Task goal | Return, word for word, the lines from the line holding "cad_parts[node].hide_render = cad_parts[node].hide_viewport" through the line holding "obj.parent = None". Include both end lines and no others.

───── Materials provided ─────

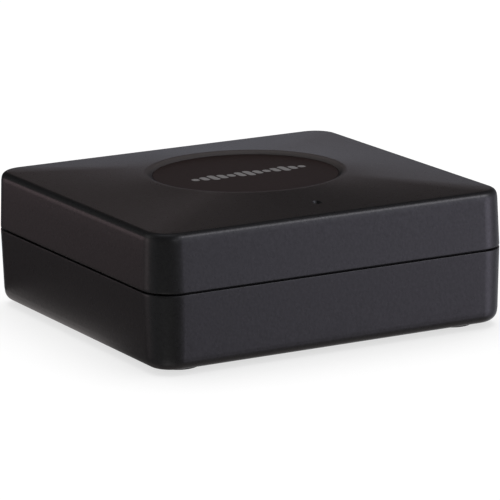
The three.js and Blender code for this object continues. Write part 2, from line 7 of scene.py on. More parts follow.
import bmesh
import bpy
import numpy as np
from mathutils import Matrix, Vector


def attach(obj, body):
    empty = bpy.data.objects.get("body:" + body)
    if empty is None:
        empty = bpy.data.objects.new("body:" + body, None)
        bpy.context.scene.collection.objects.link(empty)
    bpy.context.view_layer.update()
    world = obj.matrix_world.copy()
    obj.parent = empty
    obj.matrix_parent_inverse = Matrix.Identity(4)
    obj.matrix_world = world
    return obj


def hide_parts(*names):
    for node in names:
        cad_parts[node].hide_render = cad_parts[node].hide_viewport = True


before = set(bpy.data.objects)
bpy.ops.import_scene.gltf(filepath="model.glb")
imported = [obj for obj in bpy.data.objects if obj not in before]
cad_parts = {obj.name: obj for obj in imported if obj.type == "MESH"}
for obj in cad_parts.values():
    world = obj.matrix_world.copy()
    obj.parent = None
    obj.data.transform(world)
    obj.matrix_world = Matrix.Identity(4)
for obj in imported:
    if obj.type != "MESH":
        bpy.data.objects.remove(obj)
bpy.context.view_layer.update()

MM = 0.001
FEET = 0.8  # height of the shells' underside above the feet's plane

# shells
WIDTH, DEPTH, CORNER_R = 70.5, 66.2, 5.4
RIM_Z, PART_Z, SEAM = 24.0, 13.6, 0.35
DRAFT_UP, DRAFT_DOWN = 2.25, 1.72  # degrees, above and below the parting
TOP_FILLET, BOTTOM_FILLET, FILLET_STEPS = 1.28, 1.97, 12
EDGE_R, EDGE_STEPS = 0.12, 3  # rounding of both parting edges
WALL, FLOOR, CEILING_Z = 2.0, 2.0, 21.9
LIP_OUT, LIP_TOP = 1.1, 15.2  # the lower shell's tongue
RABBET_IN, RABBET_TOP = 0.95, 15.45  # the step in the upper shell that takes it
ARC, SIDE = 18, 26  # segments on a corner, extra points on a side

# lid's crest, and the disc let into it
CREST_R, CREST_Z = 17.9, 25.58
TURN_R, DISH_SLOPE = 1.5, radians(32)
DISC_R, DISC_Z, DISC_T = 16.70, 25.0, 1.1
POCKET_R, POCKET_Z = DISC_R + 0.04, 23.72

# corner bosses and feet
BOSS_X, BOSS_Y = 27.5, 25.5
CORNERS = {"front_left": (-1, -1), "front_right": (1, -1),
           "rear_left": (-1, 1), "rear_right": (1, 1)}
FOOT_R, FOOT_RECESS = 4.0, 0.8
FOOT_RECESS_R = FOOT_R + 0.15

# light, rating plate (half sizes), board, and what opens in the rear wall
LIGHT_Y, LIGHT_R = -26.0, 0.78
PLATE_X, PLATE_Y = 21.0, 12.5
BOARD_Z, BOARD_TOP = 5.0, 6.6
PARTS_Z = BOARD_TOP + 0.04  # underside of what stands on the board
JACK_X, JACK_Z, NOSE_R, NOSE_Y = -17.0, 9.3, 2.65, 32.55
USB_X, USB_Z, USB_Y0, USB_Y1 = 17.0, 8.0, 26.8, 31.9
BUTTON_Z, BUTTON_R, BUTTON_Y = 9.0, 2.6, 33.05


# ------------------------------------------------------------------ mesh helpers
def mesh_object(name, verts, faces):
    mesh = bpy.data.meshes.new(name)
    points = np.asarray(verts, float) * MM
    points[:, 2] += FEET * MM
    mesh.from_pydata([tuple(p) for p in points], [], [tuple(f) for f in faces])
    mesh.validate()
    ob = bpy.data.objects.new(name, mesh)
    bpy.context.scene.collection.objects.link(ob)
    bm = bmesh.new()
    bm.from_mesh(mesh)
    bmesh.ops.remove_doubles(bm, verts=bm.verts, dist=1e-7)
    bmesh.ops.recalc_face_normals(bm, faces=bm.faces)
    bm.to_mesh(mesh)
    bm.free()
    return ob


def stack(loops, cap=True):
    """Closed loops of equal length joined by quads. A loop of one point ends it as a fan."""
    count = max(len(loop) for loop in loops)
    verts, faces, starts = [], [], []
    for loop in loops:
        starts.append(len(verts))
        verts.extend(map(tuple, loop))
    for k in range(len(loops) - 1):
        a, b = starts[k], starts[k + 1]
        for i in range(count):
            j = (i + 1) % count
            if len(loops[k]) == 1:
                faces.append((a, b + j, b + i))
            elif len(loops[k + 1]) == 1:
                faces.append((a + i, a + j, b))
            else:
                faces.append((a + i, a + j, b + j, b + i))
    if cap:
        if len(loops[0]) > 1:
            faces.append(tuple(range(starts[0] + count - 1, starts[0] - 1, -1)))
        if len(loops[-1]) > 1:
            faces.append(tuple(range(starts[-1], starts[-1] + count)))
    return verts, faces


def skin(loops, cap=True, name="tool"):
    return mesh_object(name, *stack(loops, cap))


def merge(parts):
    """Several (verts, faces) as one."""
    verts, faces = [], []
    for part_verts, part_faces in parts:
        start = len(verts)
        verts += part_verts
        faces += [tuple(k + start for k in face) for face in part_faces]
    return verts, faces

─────
───── Materials provided ─────

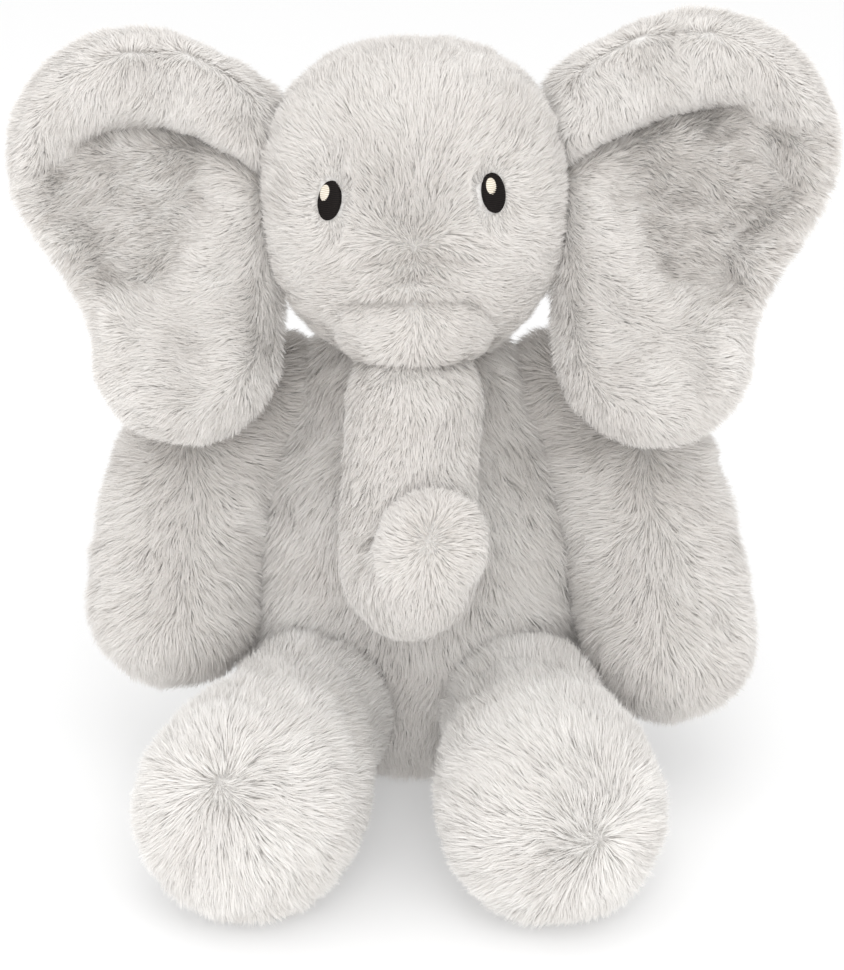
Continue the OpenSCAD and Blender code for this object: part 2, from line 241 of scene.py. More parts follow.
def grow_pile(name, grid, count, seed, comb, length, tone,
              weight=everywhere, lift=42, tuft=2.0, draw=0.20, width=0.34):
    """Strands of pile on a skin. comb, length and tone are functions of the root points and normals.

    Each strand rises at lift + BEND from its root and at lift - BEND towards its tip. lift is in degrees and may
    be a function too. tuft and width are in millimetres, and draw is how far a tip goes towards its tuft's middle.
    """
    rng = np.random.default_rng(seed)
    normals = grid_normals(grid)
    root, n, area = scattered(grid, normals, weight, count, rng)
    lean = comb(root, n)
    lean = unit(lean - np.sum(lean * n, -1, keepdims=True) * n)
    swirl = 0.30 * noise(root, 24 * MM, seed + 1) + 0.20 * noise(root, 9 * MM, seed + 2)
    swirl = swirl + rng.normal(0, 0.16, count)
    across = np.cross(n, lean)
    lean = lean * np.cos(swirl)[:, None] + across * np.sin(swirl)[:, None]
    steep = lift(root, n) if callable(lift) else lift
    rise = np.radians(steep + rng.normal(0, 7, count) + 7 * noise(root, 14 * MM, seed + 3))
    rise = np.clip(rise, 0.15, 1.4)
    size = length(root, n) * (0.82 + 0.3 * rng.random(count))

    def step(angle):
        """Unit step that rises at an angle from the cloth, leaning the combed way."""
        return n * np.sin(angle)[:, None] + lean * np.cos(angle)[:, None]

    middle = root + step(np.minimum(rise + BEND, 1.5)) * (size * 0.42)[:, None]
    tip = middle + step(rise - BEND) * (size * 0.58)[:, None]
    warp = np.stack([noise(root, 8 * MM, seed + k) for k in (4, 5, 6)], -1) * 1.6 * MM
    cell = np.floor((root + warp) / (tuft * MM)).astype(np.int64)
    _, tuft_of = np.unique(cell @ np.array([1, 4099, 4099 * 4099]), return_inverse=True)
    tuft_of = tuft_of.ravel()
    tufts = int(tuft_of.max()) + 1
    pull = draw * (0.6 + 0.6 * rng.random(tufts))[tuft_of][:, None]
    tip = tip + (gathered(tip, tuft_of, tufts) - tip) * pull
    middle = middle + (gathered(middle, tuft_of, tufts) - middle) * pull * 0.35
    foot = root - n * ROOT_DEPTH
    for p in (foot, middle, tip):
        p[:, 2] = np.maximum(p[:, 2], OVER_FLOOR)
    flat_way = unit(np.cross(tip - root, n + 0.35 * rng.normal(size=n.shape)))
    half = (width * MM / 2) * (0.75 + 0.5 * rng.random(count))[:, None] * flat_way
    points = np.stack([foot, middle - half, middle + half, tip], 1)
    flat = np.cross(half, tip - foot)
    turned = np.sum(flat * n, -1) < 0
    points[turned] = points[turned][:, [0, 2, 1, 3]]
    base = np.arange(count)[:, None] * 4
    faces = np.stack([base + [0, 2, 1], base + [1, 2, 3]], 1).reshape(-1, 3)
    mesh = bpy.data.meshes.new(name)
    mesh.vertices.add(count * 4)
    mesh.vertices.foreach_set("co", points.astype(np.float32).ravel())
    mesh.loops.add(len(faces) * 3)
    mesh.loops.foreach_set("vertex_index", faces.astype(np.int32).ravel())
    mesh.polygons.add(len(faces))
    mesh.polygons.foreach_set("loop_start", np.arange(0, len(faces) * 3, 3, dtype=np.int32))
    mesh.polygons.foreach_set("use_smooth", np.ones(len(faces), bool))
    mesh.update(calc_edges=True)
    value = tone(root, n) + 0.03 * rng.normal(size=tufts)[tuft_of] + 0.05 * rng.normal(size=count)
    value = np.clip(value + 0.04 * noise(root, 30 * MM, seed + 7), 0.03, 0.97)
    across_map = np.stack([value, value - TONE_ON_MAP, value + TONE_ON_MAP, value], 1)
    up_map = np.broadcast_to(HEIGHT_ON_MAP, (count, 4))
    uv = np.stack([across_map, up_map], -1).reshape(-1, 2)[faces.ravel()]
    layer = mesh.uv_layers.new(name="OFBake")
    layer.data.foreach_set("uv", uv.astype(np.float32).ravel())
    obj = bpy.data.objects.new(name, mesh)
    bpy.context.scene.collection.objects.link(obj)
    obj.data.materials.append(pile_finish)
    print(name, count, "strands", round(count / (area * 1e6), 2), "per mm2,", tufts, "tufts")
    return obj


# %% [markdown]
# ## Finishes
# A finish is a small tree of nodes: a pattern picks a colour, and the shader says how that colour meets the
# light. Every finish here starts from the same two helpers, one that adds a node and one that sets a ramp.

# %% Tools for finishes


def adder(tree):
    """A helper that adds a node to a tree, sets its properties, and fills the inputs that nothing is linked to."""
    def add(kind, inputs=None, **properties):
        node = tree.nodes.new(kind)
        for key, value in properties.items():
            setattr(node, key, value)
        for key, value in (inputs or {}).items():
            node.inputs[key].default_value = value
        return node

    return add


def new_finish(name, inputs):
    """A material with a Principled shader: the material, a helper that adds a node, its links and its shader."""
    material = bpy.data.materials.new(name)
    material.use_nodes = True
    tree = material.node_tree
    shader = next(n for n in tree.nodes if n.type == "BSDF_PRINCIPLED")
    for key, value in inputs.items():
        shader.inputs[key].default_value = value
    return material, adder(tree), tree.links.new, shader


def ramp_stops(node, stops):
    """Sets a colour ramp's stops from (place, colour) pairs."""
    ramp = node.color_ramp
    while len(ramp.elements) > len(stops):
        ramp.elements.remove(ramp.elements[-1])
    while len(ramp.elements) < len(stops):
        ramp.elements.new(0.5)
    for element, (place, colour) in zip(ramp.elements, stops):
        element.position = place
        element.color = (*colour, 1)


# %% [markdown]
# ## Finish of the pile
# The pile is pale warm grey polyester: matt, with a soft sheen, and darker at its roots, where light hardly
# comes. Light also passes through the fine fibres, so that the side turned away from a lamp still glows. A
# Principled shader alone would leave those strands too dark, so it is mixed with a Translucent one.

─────

Answer for this exercise |
        cad_parts[node].hide_render = cad_parts[node].hide_viewport = True


before = set(bpy.data.objects)
bpy.ops.import_scene.gltf(filepath="model.glb")
imported = [obj for obj in bpy.data.objects if obj not in before]
cad_parts = {obj.name: obj for obj in imported if obj.type == "MESH"}
for obj in cad_parts.values():
    world = obj.matrix_world.copy()
    obj.parent = None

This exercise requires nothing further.